Is there a risk that the meter is sensitive to mobile phones or other electromagnetic sources? Or can the meter itself cause disturbances? These are important questions, not least because of requirements in the EMC directive. Tests are performed in an EMC chamber with the meters under actual working conditions or, for larger meters, simulated conditions.

WIRE-BOUND DISTURBANCES

What happens to the meter during thunder and lightning? Wire-bound disturbances can occur in different ways, but if the meter can cope with short time reduction in supply voltage, electrical transients (burst and surge transients) electrostatic discharge and electromagnetic field at mains frequency, it should work well in most situations. The test programme includes several tests of the function of the meter during or after induced disturbances.

TEMPERATURE AND DAMP TESTING

The meter in its installation is subject to both heat and humidity and perhaps also to low temperatures. The environmental tests include all of these. In order to test the flow sensor under working conditions, it is mounted in special cabinets where the temperature and humidity can be set, with glands for the pipe so that the meter can be operating with flow. The calculator is tested in a similar manner.

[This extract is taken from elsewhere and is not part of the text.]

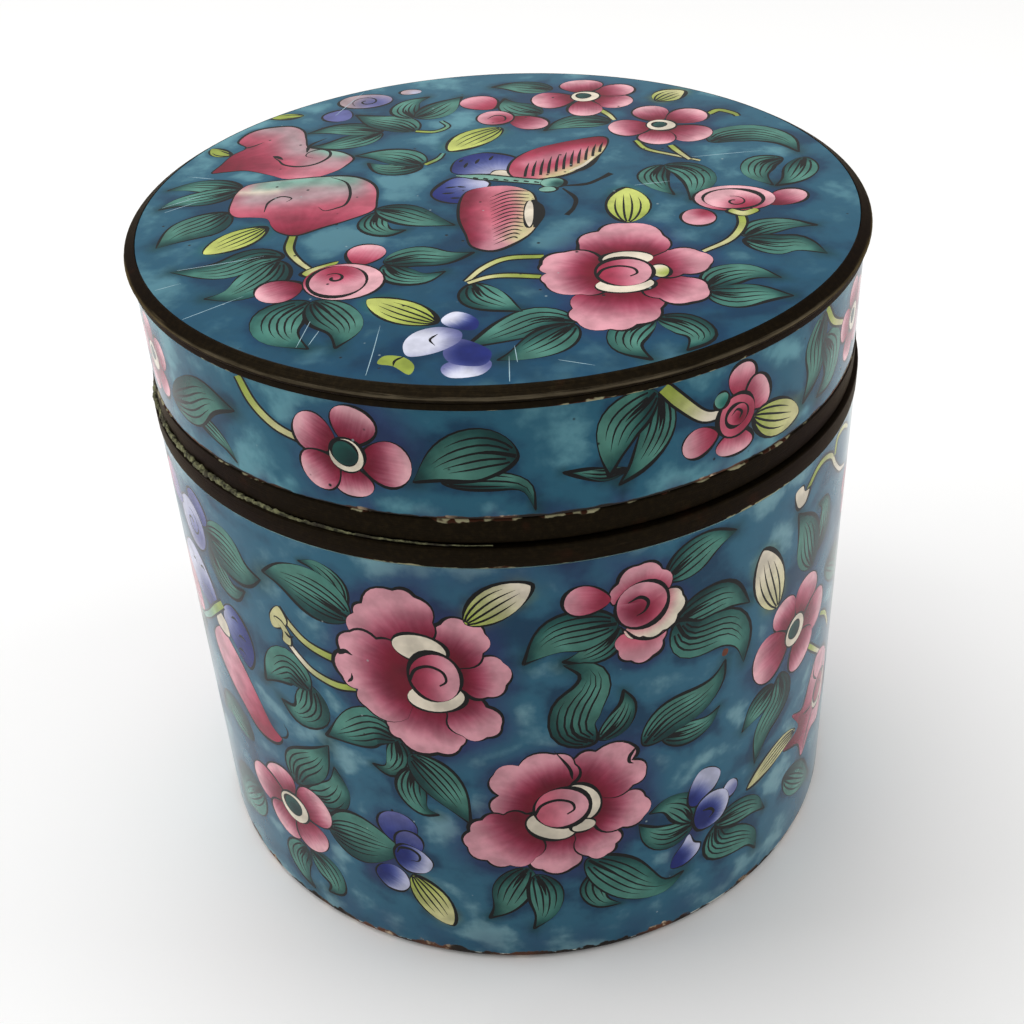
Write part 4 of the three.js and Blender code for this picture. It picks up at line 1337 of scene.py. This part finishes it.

VIBRATIONS AND MECHANICAL IMPACT

Electronics can be sensitive to vibrations and mechanical impact, and components can come loose because of careless handling. This testing is not included in EN 1434 but can be important when evaluating some installations. During the vibration test, components are exposed to vibration frequencies of e.g. 10 - 150 Hz. It is advisable to perform the mechanical impact test on temperature sensors and calculators, where the latter is exposed to
100 m/s².

ADDITIONAL TESTING AND RESEARCH

What happens if the meter is mounted close to a pipe bend or a half-closed valve? How is the function influenced by the water quality (e.g. the conductivity and magnetite)? What is the dynamic behaviour of the meter when used together with small volume heat exchangers for heat and hot water in houses (residential districts)? These types of test are so far not included in the requirements of the EN standard, but can still be very important when a meter or an installation is to be selected. SP performs research and testing assignment, as well as training, within these and other metrological areas.

METERS FOR COOLING

It has recently been announced that the standard EN 1434, with its amendment A1 (2002) is also applicable for cooling meters using water as the cooling liquid. The test requirements are thus the same as for heat meters, but the test conditions regarding water temperature are of course much less.